Mannose-specific lectins modulate ligand binding to AMPA-type glutamate receptors

Binding of [3H]AMPA was increased above control levels in rat brain membranes that had been incubated with concanavalin A (Con A) or a lectin from Lens culinaris (LC), both of which bind mannose residues. This did not occur with any of six lectins with other specificities. The magnitude of the increased binding varied from 15% in cortex to 70% in hippocampus and decreased significantly between 3 weeks and 6 months of age. Succinylated Con A was without effect and neither Con A nor LC increased binding to solubilized AMPA receptors. Increases in binding were not obtained in membranes purified from HEK293 cell lines expressing homomeric AMPA receptors. This indicates that mannose specific lectins may enhance binding by cross-linking AMPA receptors to each other or to proteins that are specific to brain.

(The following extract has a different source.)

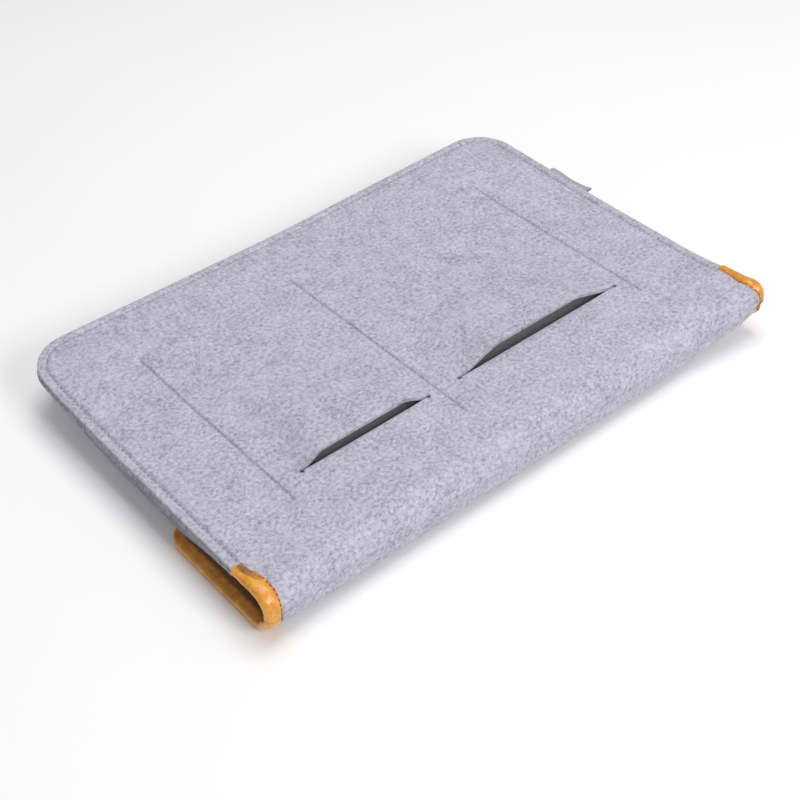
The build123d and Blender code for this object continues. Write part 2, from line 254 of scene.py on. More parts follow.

Con A has been reported to reduce glutamate receptor desensitization with higher efficacy at kainate than at AMPA receptors; the increase in binding reported here appears to be unrelated to such effects because (1) it was not affected by drugs that block desensitization and (2) [3H]kainate binding was reduced rather than increased by Con A. These observations suggest that AMPA receptor kinetic properties not involving desensitization are influenced by extracellular interactions between the receptors and other transmembrane proteins.